Prezes TVP poświęcił ludzi z kierownictwa, żeby pozostać na stanowisku
Prezes Telewizji Polskiej Jacek Kurski zdecydował się zakończyć współpracę z doradcą zarządu Janem Marią Tomaszewskim i kilkoma dyrektorami, żeby ratować swoje szanse na wybór w trwającym konkursie na prezesa TVP - wynika z nieoficjalnych informacji "Presserwisu".
Stanowiska w TVP tracą: Jan Maria Tomaszewski - doradca zarządu, a prywatnie siostrzeniec matki prezesa PiS Jarosława Kaczyńskiego; Wojciech Hoflik - dyrektor Agencji Produkcji Telewizyjnej i Filmowej i pełnomocnik zarządu ds. utworzenia Agencji Kreacji Filmów i Seriali; Krzysztof Lenarczyk – zastępca dyrektora APTiF ds. kreacji i rozwoju oraz Magdalena Tadeusiak – dyrektor TVP Polonia.
Na pytania o rozstanie z tymi osobami biuro prasowe TVP odpisało nam, że "Telewizja Polska nie jest uprawniona do upubliczniania danych osobowych obecnych oraz byłych pracowników" i to "niezależnie od tego, że Telewizja Polska działa na rynku mediów i prasy, a w kontekście realizowanej misji publicznej traktowana jest jako podmiot publiczny".
Dymisje kuzyna prezesa PiS i kojarzonych z dobrą zmianą osób z kierownictwa TVP wywołały duże zaskoczenie na Woronicza. Większość pracowników nie wiedziała, co kierowało Jackiem Kurskim i jak rozumieć jego decyzję. - W telewizji trwa kontrola umów. Jeżeli wyszły na jaw jakieś nieprawidłowości, może to zaszkodzić kandydaturze Jacka Kurskiego w konkursie – mówi osoba znająca sytuację w TVP. - W takim przypadku prezes telewizji poszedł na całość i poświęcił nawet Tomaszewskiego i Hoflika, żeby móc się od tego odciąć – dodaje. Inny z naszych rozmówców zwraca uwagę, że Jacek Kurski mógł się dowiedzieć, iż zdymisjonowane osoby popierają w konkursie na prezesa TVP jednego z jego kontrkandydatów.

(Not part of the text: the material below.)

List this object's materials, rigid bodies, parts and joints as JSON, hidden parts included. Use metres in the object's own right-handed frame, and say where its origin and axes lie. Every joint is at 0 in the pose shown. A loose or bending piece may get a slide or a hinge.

Z kolei naczelny "Newsweek Polska" Tomasz Lis zasugerował na Twitterze, że prezes TVP zawczasu gasi pożar, który wywoła artykuł przygotowywany do tygodnika. "Misiewicza M.Krzymowski z Newsweeka skasował tekstem. W wypadku kuzyna Kaczyńskiego wystarczyły pytania do TVP" – napisał Lis.
Pojawiły się też głosy, że dymisja Jana Marii Tomaszewskiego może zostać wycofana, podobnie jak w sierpniu br. stało się z dymisją samego Kurskiego, którego Rada Mediów Narodowych najpierw pozbawiła stanowiska, a później wycofała się ze swojej decyzji.